The other possible scenarios for the future of Brexit could be that Britain joins EFTA, like Switzerland, but not the EEA. This would involve a Bilateral agreement between the UK and the EU. The effects may not be too different from that of the EEA, however, the UK will have partial access to the single market in comparison to their position in the EEA.
Alternatively, they could exit totally from the EU. They could form a Customs Union that covers all their goods with the exclusion of services, most importantly financial services.

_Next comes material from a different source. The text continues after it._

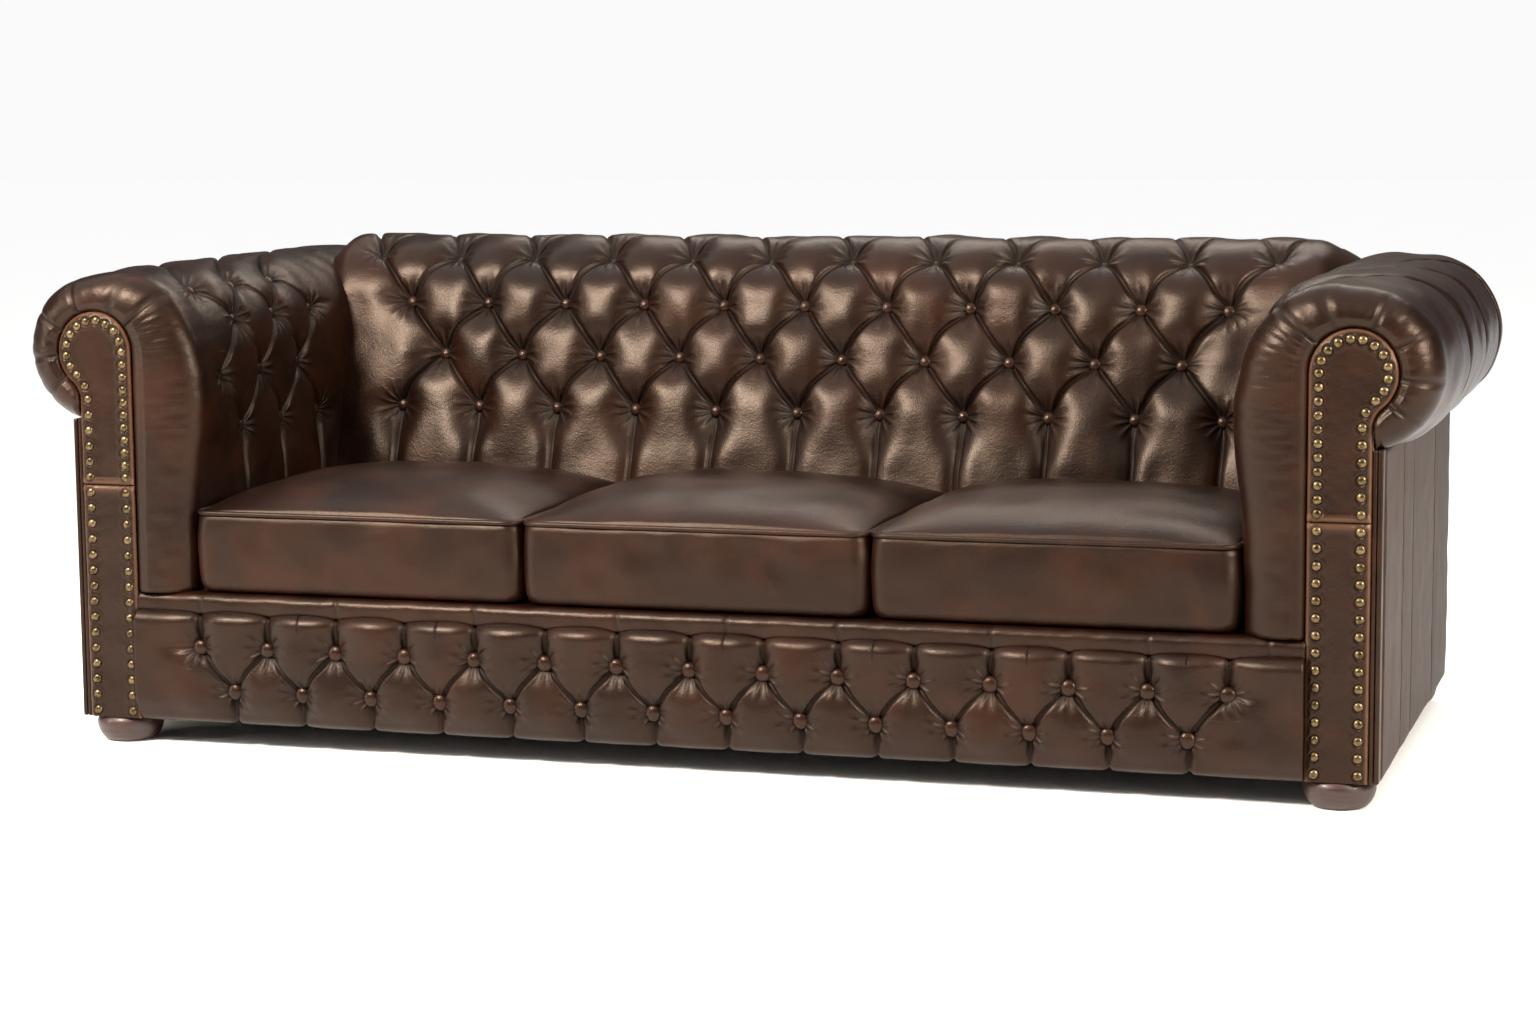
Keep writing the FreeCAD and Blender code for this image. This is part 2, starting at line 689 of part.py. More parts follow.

Financial services are important because they account for 8% of UK output and around 3.5% of employment, and are a key sector for the UK as stated Mark Carney, Governor of the Bank of England in October 2015.
Another option would be to access the EU market under the WTO rules. The most important feature about the rules regards non-discrimination (unless under a separate trade agreement). This would mean that in the event the UK trades with the EU the access they have would not be more advantageous than for instance any third world or second world country. As mentioned above, financial services are crucial for the British economy which would not be covered under the WTO rules. The UK would experience non-tariff barriers and be subject to the EU safety standard and technical specifications. An estimated 90% of goods and export to the EU would have imposed Tariffs. (Leaving the EU, 2013)
Conclusion
According to the analysis above, joining in the EEA ensures that the UK remains part of the Single Market, furthermore, the UK remains well integrated into the larger part of Europe. Being in the single market shall minimise any other disruptions to the market, businesses, foreign investment and the economic governance of the UK.
Other options are viable, however, each of the other possible scenarios harms most importantly UK’s financial services which is critical in its economy. Their involvement in the single market minimises any harm to their trading systems and business. The big question is whether the costs as a result of BREXIT is worth it?